The inner structure of the atom remained elusive until Rutherford and his scattering experiment. In this experiment he established that atoms were comprised of mostly empty space with a tightly packed positive nucleus at their core. In Rutherford’s model the electrons orbited the nucleus like planets orbiting the sun. This wasn’t without its problems as the model could not explain why the electrons do not collapse into the core. Niels Bohr (1885-1962) further expanded on this model in which the electrons could only have certain allowable orbits.



In Bohr’s model electrons could only orbit within certain energy levels. This prevented the electrons from losing energy (rotating bodies radiate energy) and falling into the centre as they were restricted to a minimum energy. From this model the atomic spectrum of hydrogen was explained. However this model could not be extended to explain other elements as there spectra were far more complex.

With the discovery of the neutron in the early 1930’s it did appear then that the full picture of the atom was reviled. We now had a nucleus with neutrons and protons which in turn was orbited by electrons. Physics now had an explanation for the atomic structure and why we have isotopes. Also from this model radioactivity could be explained in a manner which resulted in charges within the atom either in the emission of energy from electrons changing orbits, electrons decaying from the atom, or alpha particles ejected from the nucleus.

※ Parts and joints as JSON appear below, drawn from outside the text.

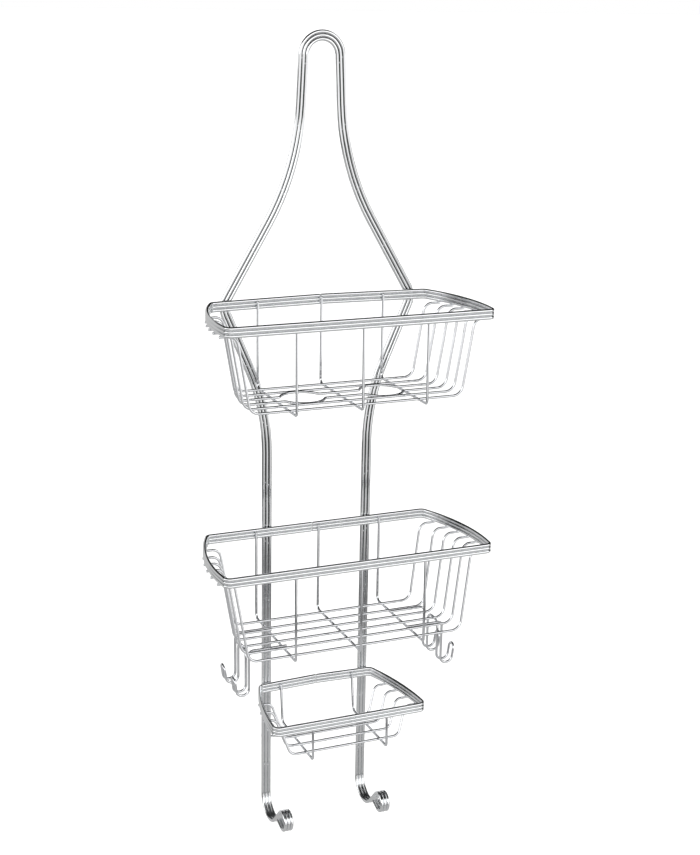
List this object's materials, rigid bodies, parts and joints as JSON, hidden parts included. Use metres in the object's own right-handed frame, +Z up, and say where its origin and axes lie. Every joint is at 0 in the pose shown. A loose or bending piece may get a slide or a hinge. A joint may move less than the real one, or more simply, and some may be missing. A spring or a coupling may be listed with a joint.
{
  "type": "shower caddy",
  "caption": "Chromed wire shower caddy that hangs by a loop, with two open baskets, a soap dish, bottle holes, razor hooks and washcloth hooks.",
  "frame": {"origin": "inside top of the hanging loop, in the middle of the frame's three side-by-side wires", "axes": "+Z up along the frame, +X to the right as seen from the front, +Y towards the wall; the baskets stand out towards -Y"},
  "size_m": [0.2694, 0.1216, 0.7699],
  "materials": {
    "frame_chrome": "polished",
    "rim_chrome": "polished",
    "basket_chrome": "polished"
  },
  "bodies": {
    "root": {"frame_wire_outer": "frame_chrome", "frame_wire_middle": "frame_chrome", "frame_wire_inner": "frame_chrome", "rear_brace_loop": "basket_chrome", "top_basket_rim_upper": "rim_chrome", "top_basket_rim_middle": "rim_chrome", "top_basket_rim_lower": "rim_chrome", "top_basket_cross_wire_1": "basket_chrome", "top_basket_cross_wire_2": "basket_chrome", "top_basket_cross_wire_3": "basket_chrome", "top_basket_long_wire_1": "basket_chrome", "top_basket_long_wire_2": "basket_chrome", "top_basket_long_wire_3": "basket_chrome", "top_basket_long_wire_4": "basket_chrome", "top_basket_long_wire_5": "basket_chrome", "top_basket_long_wire_6": "basket_chrome", "middle_basket_rim_upper": "rim_chrome", "middle_basket_rim_middle": "rim_chrome", "middle_basket_rim_lower": "rim_chrome", "middle_basket_cross_wire_1": "basket_chrome", "middle_basket_cross_wire_2": "basket_chrome", "middle_basket_cross_wire_3": "basket_chrome", "middle_basket_long_wire_1": "basket_chrome", "middle_basket_long_wire_2": "basket_chrome", "middle_basket_long_wire_3": "basket_chrome", "middle_basket_long_wire_4": "basket_chrome", "middle_basket_long_wire_5": "basket_chrome", "middle_basket_long_wire_6": "basket_chrome", "middle_basket_razor_hooks_left": "basket_chrome", "middle_basket_razor_hooks_right": "basket_chrome", "soap_dish_rim_upper": "rim_chrome", "soap_dish_rim_middle": "rim_chrome", "soap_dish_rim_lower": "rim_chrome", "soap_dish_cross_wire_1": "basket_chrome", "soap_dish_cross_wire_2": "basket_chrome", "soap_dish_long_wire_1": "basket_chrome", "soap_dish_long_wire_2": "basket_chrome", "soap_dish_long_wire_3": "basket_chrome", "soap_dish_long_wire_4": "basket_chrome"}
  },
  "joints": []
}
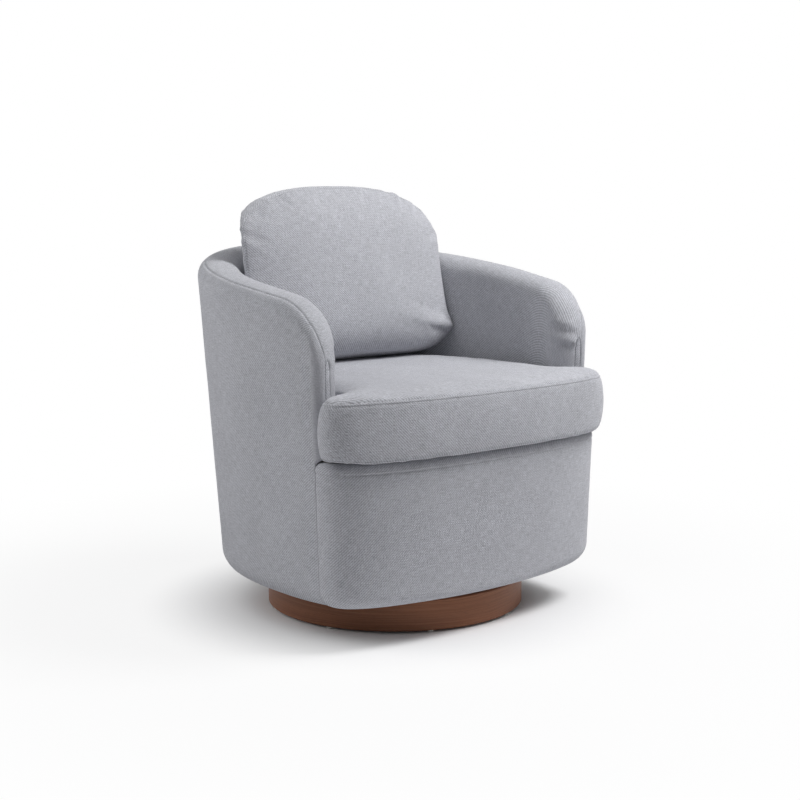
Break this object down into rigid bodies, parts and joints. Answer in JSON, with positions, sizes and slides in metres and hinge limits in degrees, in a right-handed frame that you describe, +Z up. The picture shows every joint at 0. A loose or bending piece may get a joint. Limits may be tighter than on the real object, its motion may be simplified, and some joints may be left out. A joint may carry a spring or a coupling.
{
  "type": "swivel barrel chair",
  "caption": "Round-backed upholstered armchair with low sloping arms, a loose T-shaped seat cushion and a loose arched back cushion, turning on a low wooden drum.",
  "frame": {"origin": "on the floor, on the swivel axis, which is also the drum's axis", "axes": "+Z up, the sitter faces -Y, +X is the sitter's left"},
  "size_m": [0.7368, 0.6864, 0.8104],
  "materials": {
    "cover_cloth": "light grey woven upholstery cloth, fine diagonal weave",
    "walnut": "reddish brown walnut veneer, satin lacquer",
    "plywood": "plain plywood",
    "pine": "planed softwood",
    "hardboard": "bare hardboard",
    "zinc": "zinc-plated steel",
    "ring_steel": "black powder coat",
    "ball_steel": "polished bearing steel",
    "spring_steel": "oiled spring wire",
    "nylon": "natural nylon",
    "felt": "needled fibre felt",
    "wadding": "white polyester wadding",
    "foam": "cut polyurethane foam",
    "fibre": "polyester fibre filling",
    "lining_cloth": "black non-woven lining"
  },
  "bodies": {
    "base": {"plinth_hoop": "walnut", "plinth_board": "plywood", "plinth_blocks": "pine", "plinth_screws": "zinc", "glides": "nylon", "swivel_outer_ring": "ring_steel", "outer_ring_screws": "zinc"},
    "cage": {"ball_cage": "nylon", "bearing_balls": "ball_steel"},
    "seat": {"swivel_inner_ring": "ring_steel", "inner_ring_screws": "zinc", "seat_board": "plywood", "front_posts": "pine", "side_posts": "pine", "back_posts": "pine", "seat_rail": "plywood", "front_rail": "plywood", "apron_studs": "pine", "top_rail": "plywood", "outer_panel": "hardboard", "inner_panel": "hardboard", "apron_panel": "hardboard", "spring_clips": "zinc", "seat_springs": "spring_steel", "deck_pad": "felt", "deck_cloth": "lining_cloth", "barrel_foam": "foam", "barrel_wadding": "wadding", "arm_front_pads": "foam", "apron_foam": "foam", "barrel_cover": "cover_cloth", "apron_cover": "cover_cloth", "arm_facing_left": "cover_cloth", "arm_facing_right": "cover_cloth", "dust_cover": "lining_cloth"},
    "seat_cushion": {"seat_cushion_cover": "cover_cloth", "seat_cushion_base_cloth": "cover_cloth", "seat_cushion_core": "foam"},
    "back_cushion": {"back_cushion_front": "cover_cloth", "back_cushion_rear": "cover_cloth", "back_cushion_filling": "fibre"}
  },
  "joints": [
    {"name": "seat_swivel", "type": "hinge", "parent": "base", "child": "seat", "pos_m": [0, 0, 0.0681], "axis": [0, 0, 1], "continuous": true},
    {"name": "cage_roll", "type": "hinge", "parent": "base", "child": "cage", "pos_m": [0, 0, 0.0681], "axis": [0, 0, 1], "continuous": true},
    {"name": "seat_cushion_out", "type": "slide", "parent": "seat", "child": "seat_cushion", "axis": [0, -1, 0], "range_m": [0, 0.3]},
    {"name": "back_cushion_lift", "type": "slide", "parent": "seat", "child": "back_cushion", "axis": [0, 0, 1], "range_m": [0, 0.35]}
  ],
  "couplings": [
    {"joint": "cage_roll", "follows": "seat_swivel", "ratio": 0.5}
  ]
}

There were still several problems with this model which could not be explained. At this time physicists had no explanation for why the protons could be in such close proximity in the nucleus. From classical physics they should be repelled from each other and the core of the atom should fly apart. But with the discovery of the neutron it hinted that this may be partly responsible for holding the nucleus together.  The atomic age brought about the end of classical physics and opened up the new age of quantum physics.